Decir que todos los seres humanos nacemos iguales es una utopía que se estrella con la realidad. No es igual un niño que nace en el país más pobre, República Centro Africana, y uno que nace en Catar, el país más rico; no es igual un niño que nace en Haití y otro, en Finlandia; pero tampoco lo es con alguien que nace en un campo de refugiados. No es igual una niña que nace en Mali, donde casi todas ellas pasan por la mutilación del clítoris; en Afganistán; o en Suecia, cuyo Parlamento es completamente igualitario, existe casi el mismo número de directores que de directoras y en los colegios todos los juguetes se apilan juntos, sin diferencia de género. Al igual que ha sucedido en Finlandia, todos los jóvenes de 16 años han recibido una copia gratuita de “Todos deberíamos ser feministas” de la nigeriana Chimamanda Ngozi Adichie y la licencia por maternidad de 16 meses, es compartida entre padre y madre.

La manera como hablamos de los derechos humanos depende de dónde nos ubicamos para hacerlo. No hay una manera neutra y fácil de hablar de ellos, porque están enraizados, amalgamados con la noción y la práctica fundamental de la justicia y la equidad.

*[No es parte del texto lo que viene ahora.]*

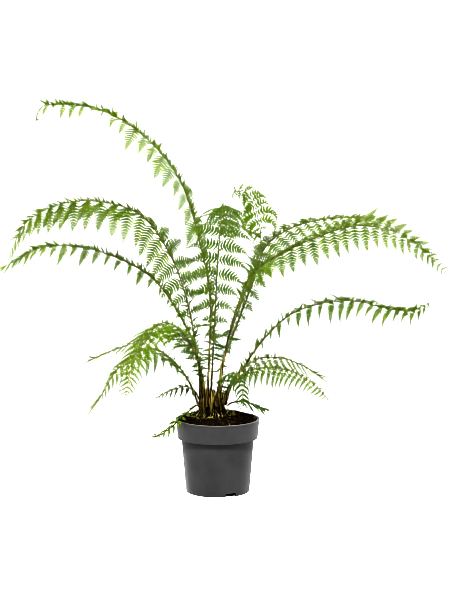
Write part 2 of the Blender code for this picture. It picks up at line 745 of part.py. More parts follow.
def rib_section(rib, distance):
    # Left, right and lower corner of the rib
    middle, along, left, up = rib.at(distance)
    half = rib.half_width(distance)
    return [middle + left * half, middle - left * half, middle - up * half * RIB_DEPTH]


def frond_mesh(name, rib, frond, leaves):
    bm = bmesh.new()
    marks = rib_stations(rib, frond, leaves)
    rows = [[bm.verts.new(spot) for spot in rib_section(rib, mark)] for mark in marks]
    by_root = {}
    for leaf in leaves:
        middle = 0.5 * (leaf.start + leaf.end)
        index = max(i for i, mark in enumerate(marks) if mark < middle)
        by_root[(index, leaf.side)] = leaf
    bm.faces.new((rows[0][0], rows[0][1], rows[0][2]))
    for index, (row, after) in enumerate(zip(rows, rows[1:])):
        left, right, low = row
        next_left, next_right, next_low = after
        for start, end in ((left, next_left), (right, next_right)):
            bm.faces.new((start, end, next_low))
            bm.faces.new((start, next_low, low))
        ridges = []
        for side, start, end in ((1, left, next_left), (-1, right, next_right)):
            leaf = by_root.get((index, side))
            ridges.append(add_leaf(bm, leaf, start, end) if leaf else None)
        add_rib_top(bm, row, after, ridges)
    tip = bm.verts.new(rib.at(rib.length)[0])
    left, right, low = rows[-1]
    bm.faces.new((left, right, tip))
    bm.faces.new((left, tip, low))
    bm.faces.new((right, low, tip))
    bmesh.ops.recalc_face_normals(bm, faces=bm.faces)
    return mesh_from(bm, name)


def add_leaf(bm, leaf, root_back, root_front):
    spots = leaf.points()
    corners = [root_back, root_front] + [bm.verts.new(spot) for spot in spots[2:]]
    top, bottom = leaf_faces(leaf.teeth)
    for face in top + bottom:
        bm.faces.new([corners[index] for index in face])
    return corners[2]


def add_rib_top(bm, row, after, ridges):
    # The rib's upper side, running up to the ridge of each leaflet that it carries
    left, right = row[0], row[1]
    next_left, next_right = after[0], after[1]
    left_ridge, right_ridge = ridges
    if left_ridge and right_ridge:
        faces = [(left, left_ridge, right_ridge), (left, right_ridge, right),
                 (left_ridge, next_left, next_right), (left_ridge, next_right, right_ridge)]
    elif left_ridge:
        faces = [(left, left_ridge, right), (left_ridge, next_right, right),
                 (left_ridge, next_left, next_right)]
    elif right_ridge:
        faces = [(right, right_ridge, left), (right_ridge, next_left, left),
                 (right_ridge, next_right, next_left)]
    else:
        faces = [(left, next_left, right), (right, next_left, next_right)]
    for face in faces:
        bm.faces.new(face)


def tree_of(thing):
    return BVHTree.FromObject(thing, bpy.context.evaluated_depsgraph_get())


def main():
    clear_scene()
    parts = make_collection("potted_soft_tree_fern")
    cutters = make_collection("cutters")
    holes = make_collection("stipe_holes")
    skins = {name: make_skin(name) for name in SKINS}
    pot = add_pot(parts, cutters, skins["pot"])
    soil = add_soil(parts, cutters, skins["soil"])
    ribs = {name: Rib(frond) for name, frond in FRONDS.items()}
    for name, rib in ribs.items():
        add_stipe_hole(name, rib, holes)
    crown = add_crown(parts, holes, skins["crown"])
    bpy.context.view_layer.update()
    fixed = [tree_of(pot), tree_of(soil), tree_of(crown)]
    rib_trees = {name: rib_tree(rib, 0.0, rib.length) for name, rib in ribs.items()}
    grown = []
    for seed, (name, frond) in enumerate(FRONDS.items()):
        others = [tree for other, tree in rib_trees.items() if other != name]
        leaves = grow_leaves(ribs[name], frond, seed, fixed + others + grown)
        mesh = frond_mesh(name, ribs[name], frond, leaves)
        skin = skins["frond_lime" if name in LIME_FRONDS else "frond"]
        thing = add_object(name, mesh, parts, skin)
        bpy.context.view_layer.update()
        grown.append(tree_of(thing))
        print(name, "leaflets", len(leaves), "of", 2 * frond["pairs"], "triangles", len(mesh.polygons))


main()
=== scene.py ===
import json
import math
import random

import bmesh
import bpy
from mathutils import Matrix, Vector, noise
from mathutils.kdtree import KDTree

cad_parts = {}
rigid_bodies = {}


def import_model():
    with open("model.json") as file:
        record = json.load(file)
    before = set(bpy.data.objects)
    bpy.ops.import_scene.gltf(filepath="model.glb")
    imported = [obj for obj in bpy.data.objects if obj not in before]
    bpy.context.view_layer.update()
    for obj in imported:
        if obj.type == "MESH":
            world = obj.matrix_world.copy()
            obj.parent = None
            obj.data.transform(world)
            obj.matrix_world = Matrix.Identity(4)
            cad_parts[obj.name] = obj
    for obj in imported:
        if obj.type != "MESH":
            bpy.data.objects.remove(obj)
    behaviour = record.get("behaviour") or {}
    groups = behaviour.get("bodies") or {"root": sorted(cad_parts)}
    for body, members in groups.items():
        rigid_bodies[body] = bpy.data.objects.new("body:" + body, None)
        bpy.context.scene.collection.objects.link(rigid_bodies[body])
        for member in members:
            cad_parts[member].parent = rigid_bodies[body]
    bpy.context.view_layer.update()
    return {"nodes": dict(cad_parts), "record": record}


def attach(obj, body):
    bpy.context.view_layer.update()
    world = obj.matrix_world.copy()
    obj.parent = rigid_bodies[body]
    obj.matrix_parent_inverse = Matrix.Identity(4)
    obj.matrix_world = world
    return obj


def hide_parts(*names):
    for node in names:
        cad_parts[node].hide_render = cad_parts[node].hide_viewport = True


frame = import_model()
slots = {part["node"]: part["material_slot"] for part in frame["record"]["subparts"]}


# Nodes. What goes into a node is a number, a colour, another node or one of its outputs

def out(node, name=None):
    # a node's first output, or the one with a name
    return next(socket for socket in node.outputs if socket.enabled and name in (None, socket.name))


def feed(node, *values, **named):
    # fills inputs in their order, or by name with _ for a space
    sockets = {socket.name: socket for socket in node.inputs if socket.enabled}
    pairs = list(zip(node.inputs, values))
    pairs += [(sockets[label.replace("_", " ")], value) for label, value in named.items()]
    for socket, value in pairs:
        if isinstance(value, bpy.types.Node):
            value = out(value)
        if isinstance(value, bpy.types.NodeSocket):
            socket.id_data.links.new(value, socket)
        else:
            socket.default_value = value


def place(tree, kind, *values, **named):
    # adds a node; keywords with a capital are inputs, the others are settings
    families = ("ShaderNode", "GeometryNode", "FunctionNode")
    kinds = [family + kind for family in families if hasattr(bpy.types, family + kind)]
    node = tree.nodes.new(kinds[0])
    for label, value in named.items():
        if label[0].islower():
            setattr(node, label, value)
    feed(node, *values, **{label: value for label, value in named.items() if label[0].isupper()})
    return node


def calc(operation, *values, kind="Math", **named):
    # sums on outputs, in the tree that the first of them is in
    tree = next(value.id_data for value in values if hasattr(value, "id_data"))
    return out(place(tree, kind, *values, operation=operation, **named))


def times(first, second):
    return calc("MULTIPLY", first, second)


def timesPlus(first, second, more):
    return calc("MULTIPLY_ADD", first, second, more)


def vectorSum(*values):
    return calc("ADD", *values, kind="VectorMath")


def stretch(vector, length):
    return calc("SCALE", vector, kind="VectorMath", Scale=length)


def remap(value, fromLow, fromHigh, toLow=0.0, toHigh=1.0):
    return out(place(value.id_data, "MapRange", value, fromLow, fromHigh, toLow, toHigh))


def axes(vector):
    return place(vector.id_data, "SeparateXYZ", vector).outputs


def newTree(name, kind, inputs, outputs):
    # inputs give each socket's first value, or its type where it has none
    tree = bpy.data.node_groups.new(name, kind)
    for label, value in inputs.items():
        sort = value if isinstance(value, str) else "Int" if isinstance(value, int) else "Float"
        socket = tree.interface.new_socket(label, in_out="INPUT", socket_type="NodeSocket" + sort)
        if sort != value:
            socket.default_value = value
    for label, sort in outputs.items():
        tree.interface.new_socket(label, in_out="OUTPUT", socket_type="NodeSocket" + sort)
    given = {socket.name: socket for socket in tree.nodes.new("NodeGroupInput").outputs}
    return tree, given, tree.nodes.new("NodeGroupOutput")


# Meshes and finished pieces

def newObject(name, mesh):
    thing = bpy.data.objects.new(name, mesh)
    bpy.context.scene.collection.objects.link(thing)
    return thing


def plainMesh(thing):
    # the mesh that an object's modifiers make; the object itself goes
    bpy.context.view_layer.update()
    made = bpy.data.meshes.new_from_object(thing.evaluated_get(bpy.context.evaluated_depsgraph_get()))
    bpy.data.objects.remove(thing)
    return made


def applyTree(name, mesh, tree, values):
    # runs a Geometry Nodes tree on a mesh
    holder = newObject(name, mesh)
    modifier = holder.modifiers.new(name, "NODES")
    modifier.node_group = tree
    for socket in tree.interface.items_tree:
        if socket.in_out == "INPUT" and socket.name in values:
            modifier[socket.identifier] = values[socket.name]
    return plainMesh(holder)


def toMesh(bm, name):
    mesh = bpy.data.meshes.new(name)
    bm.to_mesh(mesh)
    bm.free()
    return mesh


def closedMesh(bm, name):
    bmesh.ops.recalc_face_normals(bm, faces=bm.faces)
    return toMesh(bm, name)


def smooth(mesh, angle):
    mesh.shade_smooth()
    mesh.set_sharp_from_angle(angle=math.radians(angle))
    return mesh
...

Porque no se puede elegir entre una u otra. No se puede elegir entre pan y libertad, ambas son necesarias y se necesitan. Como se necesitan los derechos económicos, sociales y culturales de los pueblos, porque somos seres en relación y no podemos vivir derechos individuales en sociedades que niegan los derechos comunitarios, la solidaridad. Por eso se han ido formulando y ampliando a través de los siglos y continúan explicitándose.

Nos hará falta formular el derecho a vivir éticamente, un derecho casi revolucionario, insurgente, raro, que permita a los seres humanos no perder sus empleos, ni su buen nombre cuando se niegan a realizar prácticas generalizadas de corrupción.

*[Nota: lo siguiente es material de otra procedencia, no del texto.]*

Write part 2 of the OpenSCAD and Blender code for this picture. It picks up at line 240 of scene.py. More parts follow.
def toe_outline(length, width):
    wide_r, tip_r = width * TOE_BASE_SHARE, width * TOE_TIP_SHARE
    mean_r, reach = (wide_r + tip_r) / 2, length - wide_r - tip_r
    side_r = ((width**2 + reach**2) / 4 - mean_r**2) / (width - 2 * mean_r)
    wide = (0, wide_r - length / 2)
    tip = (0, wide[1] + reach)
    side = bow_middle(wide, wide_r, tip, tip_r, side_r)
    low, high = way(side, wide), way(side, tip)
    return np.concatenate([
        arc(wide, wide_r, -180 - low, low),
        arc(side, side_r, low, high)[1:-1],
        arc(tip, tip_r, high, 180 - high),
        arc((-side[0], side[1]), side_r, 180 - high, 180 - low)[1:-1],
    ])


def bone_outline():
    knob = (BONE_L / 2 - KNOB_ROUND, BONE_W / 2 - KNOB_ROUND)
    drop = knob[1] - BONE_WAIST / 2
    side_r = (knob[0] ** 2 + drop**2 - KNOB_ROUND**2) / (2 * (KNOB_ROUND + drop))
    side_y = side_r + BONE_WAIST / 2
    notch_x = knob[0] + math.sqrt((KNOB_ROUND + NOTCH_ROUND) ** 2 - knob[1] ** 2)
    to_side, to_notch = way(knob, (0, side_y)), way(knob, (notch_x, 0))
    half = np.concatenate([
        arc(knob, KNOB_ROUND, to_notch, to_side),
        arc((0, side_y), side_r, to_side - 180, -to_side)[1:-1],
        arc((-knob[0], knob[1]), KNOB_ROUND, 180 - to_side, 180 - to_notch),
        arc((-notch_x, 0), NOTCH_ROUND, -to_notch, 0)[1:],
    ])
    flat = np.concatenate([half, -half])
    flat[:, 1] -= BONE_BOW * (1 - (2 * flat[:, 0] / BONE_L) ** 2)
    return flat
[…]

Por eso hablar de derechos humanos supone elegir desde dónde lo hacemos. Desde la formulación legal o la práctica real. De nuevo ambas son necesarias, pero el punto de partida está en la realidad. No se ve ni se vive igual el mundo desde un inmueble en Catar o una casa en Monte Sinaí.

Los derechos humanos llevan implícitos un estilo de vida, una capacidad de alegrarse profundamente con lo bueno, los avances de las personas, los pueblos, las sociedades, los países y a la vez demanda empatía, solidaridad y acciones cuando las injusticias niegan lo fundamental para vivirlos y torturan a las gentes, porque no tener acceso a la salud, a la educación, a la comida suficiente y buena, al respeto de todas las diferencias, también mata.

Los derechos humanos y su defensa generan conflictos. Estos son necesarios porque permiten buscar soluciones y avanzar en la construcción de un mundo mejor. No hay que tenerles miedo ni callar por miedo a turbar una paz irrisoria y barnizada.

Por eso hace falta un compromiso claro, personal y apasionado, para impulsar el derecho a la vida, la libertad y la relación amigable con todo lo que existe.